Soon, the only thing that will be able to read a CAPTCHA will be automated spam bots. The new CAPTCHA test will be: "If you can read this CAPTCHA, you are a spammer."
Those that get the CAPTCHA wrong will get in. Brilliant! Anyone want to subscribe to my newsletter?
I've got all the email addresses I want so lets just consider the internet closed to new entrants. I know it sounds draconian but I think we should build a great big firewall around the internet to stop all these illegal immigrants^H^H^H^H^spammers getting in.
Either that or can we just turn a blind eye while Google DDoSes every server associated with these people into oblivion.
What is? Breaking Captcha? Not even close. Whether it's done with software or by paying humans in China, India, Africa, etc it's not impressive to say the least.
Google's captcha has been broken for a very long time. Only nobody has admitted it until now. I have several Google alerts setup for certain keywords. I use to get some pretty interesting alerts to articles, blogs, other sites, etc. Now 98%+ of the alerts I get are Blogger.com spam sites. It's been this way for about 5 months, possibly longer, but that's about when I started seeing an influx of pure junk.
At first I was reporting them to Google. Then after about the 100th or so alert and having checked several of the blogs to see if they were taken down (they weren't, just the one particular page that I reported was) I just gave up. Realizing that Google's captcha is seriously flawed and was broken.
Google and others need to change how easy it is for people to sign up for an account with them. Yes, it's going to be a hard row to hoe, but it needs to be done, especially for blogspot/blogger.com as those pages are just littering the internet with junk.
Announcing that one has cracked something and actually having cracked that something are two different things. Folks like these are not the most trustworthy sources, especially for their own exploits - er, "sploits".
Especially since there seem to be still doubt if most cracks are actually done by computer, or by humans. They all seem to be happening "off-line" at some unknown destination. Which might be a server cluster in some Russian university, or a sweat-shop in Bangladesh.

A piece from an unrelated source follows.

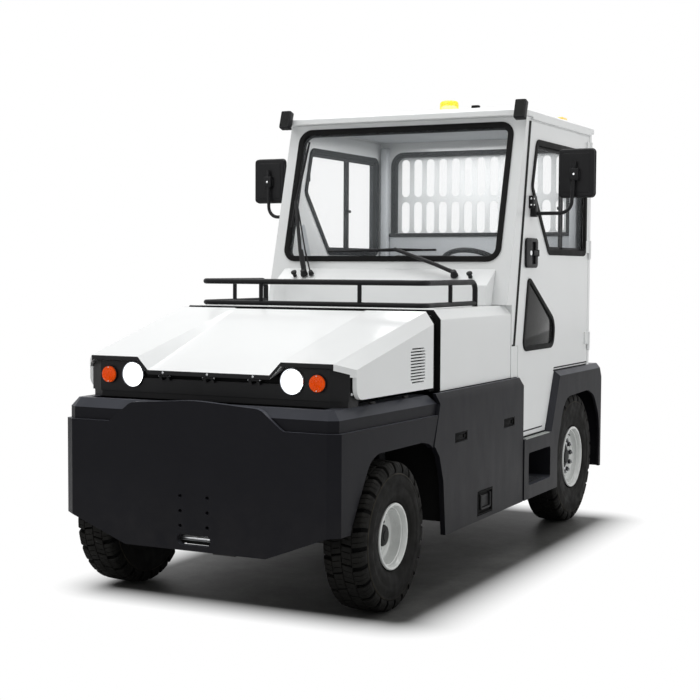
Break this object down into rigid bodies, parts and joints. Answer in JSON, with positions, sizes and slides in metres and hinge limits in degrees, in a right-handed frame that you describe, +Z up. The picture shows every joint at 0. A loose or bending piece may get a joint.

Couldn't you do a captcha where the first presentation has no cats? The user has to hit the refresh once or twice before seeing a cat, and then pick it; if they pick any of the non-cats,
you call them a 'bot...
Google has become a key enabler in spams and scams, because it's so easy to create GMail accounts in bulk. [jiffycreator.com] Many sites block email addresses from Hotmail and AOL, because they're mostly either spammers or losers.
GMail once had a better reputation, because it was launched as an "exclusive" service. But we're getting close to the point where probably time to start blocking GMail addresses too.
Want to see a GMail scammer in action right now? Read this. [getafreelancer.com]
Maybe instead of CAPCHA's sites should start using those math problems from DARPA's really hard math problems [slashdot.org] since these people seem to be so good at solving complex computational problems.
OK can someone pleas hire these guys to work on handwriting recognition software? If they can ready these bizarrely twisted captchas why can't Palm read my name?
If there are people who could write such sophisticated image processing software, and it pays them better to be bot runners bot enablers, the pay must be good on the dark side of the force.
As usual, our firends at DARPA are always one step ahead. Use these to replace of the old CAPTCHAs.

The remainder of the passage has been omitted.